In deze zaak heeft de kantonrechter van de Rechtbank Midden-Nederland op 30 april 2025 uitspraak gedaan in een geschil tussen [eiser] en [gedaagde] over de huurprijs van een woning. [gedaagde] had de Huurcommissie verzocht om een uitspraak over de redelijkheid van de huurprijs van € 1.595,00 per maand. De Huurcommissie oordeelde dat een huurprijs van € 747,06 redelijk was, wat onder de liberalisatiegrens ligt. [eiser] was het hier niet mee eens en vorderde een verklaring voor recht dat de huurprijs geliberaliseerd is, onder andere omdat de Huurcommissie de WOZ-beschikking van € 420.000,00 niet had meegenomen in haar beoordeling.
De kantonrechter stelde vast dat de Huurcommissie ten onrechte de WOZ-beschikking had genegeerd.

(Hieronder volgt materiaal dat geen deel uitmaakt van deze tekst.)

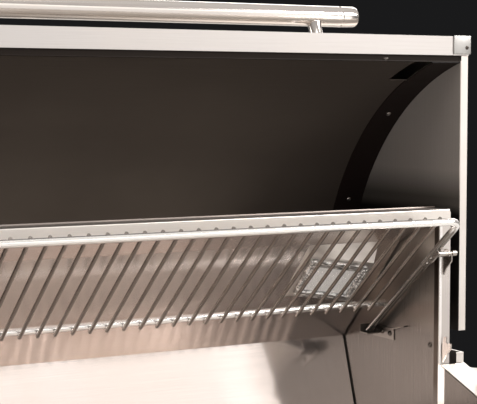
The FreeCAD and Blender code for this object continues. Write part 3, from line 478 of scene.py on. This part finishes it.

De rechter oordeelde dat de WOZ-waarde bekend was en dat deze waarde, indien meegenomen, zou leiden tot een huurprijs boven de liberalisatiegrens. De kantonrechter verklaarde voor recht dat de huurprijs voor het gehuurde geliberaliseerd is en wees de vorderingen van [gedaagde] in reconventie af. Tevens werd [gedaagde] veroordeeld in de proceskosten van [eiser].
De uitspraak benadrukt het belang van de WOZ-beschikking in huurprijszaken en bevestigt dat de Huurcommissie deze informatie moet meenemen in haar beoordeling. De kantonrechter heeft ook overwogen dat de huurprijs niet alleen afhankelijk is van de oppervlakte van de woning, maar ook van de voorzieningen die deze biedt, zoals een keuken. De uitspraak is uitvoerbaar bij voorraad en de proceskosten zijn vastgesteld.